Aufbruch zu neuen Ufern: Die ersten Nationalratswahlen der 2. Republik

Archivale des Monats November 2020
 
Der Bericht der Polizeidirektion Linz zeichnet ein optimistisches Stimmungsbild, das nach der Wahl im Land herrschte.

Bereits in der Geburtsstunde der Zweiten Republik stellte sich die Frage nach der Abhaltung freier Wahlen. In der gemeinsam mit der Unabhängigkeitserklärung vom 27. April 1945 erfolg­ten Kundmachung, die die Kabinettsliste der Provisorischen Staatsregierung enthielt, wurde die Wahl einer Volksvertretung zum ehestmöglichen Zeitpunkt in Aussicht gestellt. Am 25. No­vember 1945 fanden schließlich in ganz Österreich auf Bundes- und Landesebene freie Wahlen statt, der erste bundesweite Wahlgang seit dem Jahr 1930.
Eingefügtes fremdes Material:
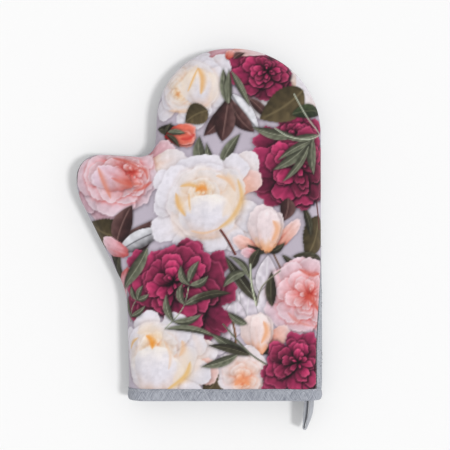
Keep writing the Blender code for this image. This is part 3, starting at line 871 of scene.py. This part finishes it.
def paintLower():
    flower(86, -49, 33, (96, -46), pinkPeony, 1.08, 0.6)
    glows(
        ([(84, -26), (94, -31), (104, -30)], 2.8, coral, 0.7),
        ([(88, -46), (95, -53), (105, -64)], 3.4, coral, 0.8),
        ([(74, -62), (82, -70), (94, -74)], 2.2, (222, 130, 118), 0.6),
    )
    petal(56, -88, 0.5, 24, 16, blushPetal, peachRose)
    bud(49, -79, 18, 1.75, ((239, 218, 216), (242, 182, 142)), peachRose)
    glow([(54, -70), (56, -78), (52, -88)], 3.4, (244, 170, 120), 0.8)
    flower(38, -112, 24, (36, -124), peachRose, 0.95, 0.2)
    glow([(30, -124), (36, -120), (42, -124)], 5.0, (246, 158, 110), 0.8)
    flower(80, -106, 34, (84, -104), burgundyPeony, 0.95, 0.1)
    petal(-10, -90, -0.4, 26, 26, creamPetal, peachRose)
    petal(-10, -112, 0.0, 26, 26, blushPetal, peachRose)
    petal(-14, -122, 0.4, 24, 18, creamPetal, creamRose)
    outerPetals(
        creamRose, (-40, -84, 1.9, 24, 26), (-28, -86, 1.1, 26, 24), (-20, -96, 0.45, 28, 24),
        (-18, -110, -0.15, 28, 26), (-22, -122, -0.5, 26, 20), (-52, -92, 2.6, 20, 24),
    )
    flower(-34, -99, 32, (-41, -87), creamRose, 1.1, 0.5)
    cup(-37, -131, 40, 40)
    glows(
        ([(-16, -92), (-12, -106), (-22, -120)], 11.0, (249, 226, 200), 0.6),
        ([(-52, -80), (-42, -78), (-32, -84)], 8.0, (250, 222, 188), 0.5),
        ([(-6, -80), (0, -96), (-4, -112)], 6.0, (246, 222, 208), 0.4),
        ([(-8, -104), (-13, -116), (-28, -128)], 3.2, (238, 190, 112), 0.8),
        ([(-15, -86), (-14, -92), (-17, -99)], 3.2, apricot, 0.8),
        ([(-60, -94), (-57, -88), (-52, -84)], 1.6, gold, 0.75),
        ([(-45, -82), (-41, -86), (-40, -93)], 3.6, (246, 160, 60), 0.85),
        ([(-30, -86), (-25, -98), (-26, -110)], 2.0, apricot, 0.5),
    )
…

Wahlversammlungen spielten im Wahlkampf 1945 eine ungleich größere Rolle als heute. Neben Flugblättern und Plakaten waren sie das zentrale Element der Wahlbewegung. Sie ermöglichten es, die Politiker und die Standpunkte der Parteien unmittelbar kennenzulernen. Dementspre­chend gut besucht waren die Veranstaltungen, die in den Wochen vor der Wahl in großer Dichte stattfanden. Insgesamt verlief der Wahlkampf 1945 kultiviert und moderat. Alle Parteien waren sich der besonderen Situation, in der dieser Wahlgang stattfand, bewusst. Erst gegen Ende ver­schärfte sich der Ton zwischen den Parteien.

Am Wahltag bildeten sich von der Früh an, ungeachtet des nasskalten Novemberwetters, das am 25. November 1945 herrschte, Schlangen vor den Wahllokalen. Die Wahlbeteiligung lag bei über 94 Prozent. Bald nach Beginn der Stimmauszählung zeigte sich, dass die KPÖ überall deutlich unter den hochgesteckten Erwartungen blieb. Am Ende der Stimmenauszählung hatte die Volkspartei die absolute Mandatsmehrheit errungen – ein Resultat, mit dem vor der Wahl kaum jemand gerechnet hatte. Umgekehrt verhielt es sich mit der KPÖ. Hier stand die längste Zeit nicht fest, ob sie überhaupt im neuen Parlament vertreten sein würde. Die ÖVP verfügte im neu gewählten Nationalrat über 49,8 Prozent der Stimmen und 85 Mandate, die SPÖ über 44,6 Prozent und 76 Mandate und die KPÖ über magere 5,4 Prozent und vier Parlamentssitze. Zwar war die SPÖ deutlich hinter der ÖVP nur an zweiter Stelle geblieben, doch konnte auch sie dem Ergebnis erfreuliche Gesichtspunkte abgewinnen. Am wichtigsten war aus sozialistischer Sicht die Tatsache, dass es der KPÖ nicht gelungen war, das linke Lager zu spalten.

Der beiliegende Bericht der Polizeidirektion Linz zeichnet ein optimistisches Stimmungsbild, das nach der Wahl im Land herrschte, geknüpft jedoch an konkrete Erwartungen. Es galt also keine Zeit zu verlieren. Nach kurzen Regierungsverhandlungen stand eine Konzentrationsregierung unter dem Spitzenkandidaten der ÖVP, Leopold Figl, fest. Am 19. Dezember 1945 konstituierten sich der neue Nationalrat sowie der Bundesrat. Einen Tag später wählte die Bundesversamm­lung den bisherigen Staatskanzler, Karl Renner, zum ersten Bundespräsidenten. Noch am sel­ben Tag gelobte dieser die aus ÖVP, SPÖ und KPÖ bestehende Regierung Figl I an. Drei Tage vor Weihnachten, am 21. Dezember 1945, gab Figl seine Regierungserklärung vor dem Nationalrat ab.